EMM provider selection is an important decision that affects user experience, privacy and productivity. But it is also important to think about more than just mobility when evaluating a vendor, particularly as businesses prioritize mobile and cloud technologies.
Don't get locked into one EMM provider
To start vetting EMM providers, develop a request for proposal that will provide all the vendors you intend to evaluate with an idea of the specific features and functions you require. It will also help bidders accurately calculate their costs and tailor their proposals to your requirements. Ask for relevant project experience that is related directly to your business or industry, and most importantly, ask for customer references. Finally, set minimum qualifications for bidders around their revenue, customer reach and a project delivery timeframe.

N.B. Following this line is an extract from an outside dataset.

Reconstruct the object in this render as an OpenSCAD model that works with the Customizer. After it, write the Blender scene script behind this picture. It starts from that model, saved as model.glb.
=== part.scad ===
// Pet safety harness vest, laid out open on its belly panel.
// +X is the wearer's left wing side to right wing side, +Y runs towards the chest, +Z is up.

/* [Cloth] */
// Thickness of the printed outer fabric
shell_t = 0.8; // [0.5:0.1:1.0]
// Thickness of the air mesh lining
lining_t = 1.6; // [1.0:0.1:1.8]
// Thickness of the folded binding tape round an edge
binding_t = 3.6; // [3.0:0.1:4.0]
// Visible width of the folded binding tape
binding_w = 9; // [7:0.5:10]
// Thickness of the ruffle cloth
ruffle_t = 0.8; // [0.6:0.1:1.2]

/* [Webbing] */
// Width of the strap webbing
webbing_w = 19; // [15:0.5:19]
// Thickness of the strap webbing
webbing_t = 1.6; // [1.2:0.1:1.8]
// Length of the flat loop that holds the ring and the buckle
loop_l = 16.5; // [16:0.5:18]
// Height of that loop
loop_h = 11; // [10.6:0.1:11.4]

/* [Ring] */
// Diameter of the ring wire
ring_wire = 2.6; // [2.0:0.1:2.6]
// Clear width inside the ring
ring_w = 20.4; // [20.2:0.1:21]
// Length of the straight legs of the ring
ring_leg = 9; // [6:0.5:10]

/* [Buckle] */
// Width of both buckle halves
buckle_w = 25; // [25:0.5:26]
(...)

Competition for your business is fierce. Once you decide on an EMM vendor you like, play hardball in pricing negotiations. That being said, with so much change in the market, it's a good idea not to commit to more than a 12- or 24-month contract. That way, your organization isn't locked in for too long and you can switch EMM vendors if something better comes along. Most EMM companies have done a great job streamlining the software provisioning process and self-service options for enrolling devices in their products, which also makes it easier to switch to a competitor.
Balance security and privacy
As organizations move beyond basic productivity apps such as email and calendar, toward mobilizing many of their business processes, it is critical to identify the level of security those applications require. Every EMM provider has implemented its own form of containerization, which ensures that corporate data and applications are encrypted and isolated from other assets on a device. There are variations in containerization based on the mobile OS platform, however, such as differences in how vendors provide application access control. Compare and contrast these key features as you evaluate EMM vendors.
The EMM provider you choose can have a big effect on the content of your mobile usage policies. If your intent is to simply provide mobile email access, then adding an addendum outlining mobile device usage rules to your existing IT policies may be adequate. But it is increasingly likely that your organization wants to extend mobile access to its internal files shares and core productivity applications. For these reasons, you need to develop mobile-specific policies, keeping in mind the controls that your EMM software will have over users' devices.
Be very clear with your users as to your intent while managing their devices. Does your EMM product allow for remote wipe? Monitoring app usage? Alert your users to these possibilities.
It's also critical to work in conjunction with legal, human resources, IT, procurement, sales and other departments to ensure that their needs are met. Legal issues abound -- particularly for businesses in regulated industries, because mobile devices can complicate e-discovery processes.
Try to strike a balance between securing your corporate resources and not intruding on employees' legal rights to privacy or inhibiting their productivity.
Mobility management initiatives will inevitably expand beyond devices to content, applications and data. EMM vendors will need to demonstrate product roadmaps that align with this evolution by integrating innovative productivity applications, app stores, content management systems and network security technology.
As the line between PCs and mobile devices continues to blur, EMM offerings must be endpoint-agnostic and able to compile data from all potential sources on the network. These include email and Web gateways, endpoint devices and applications, whether they're in physical, virtual or cloud environments.
The ability to manage all those elements will allow your organization to identify potential threats and consistently enforce policies. As you evaluate EMM vendors, make sure their platforms are built for scale and centralized management.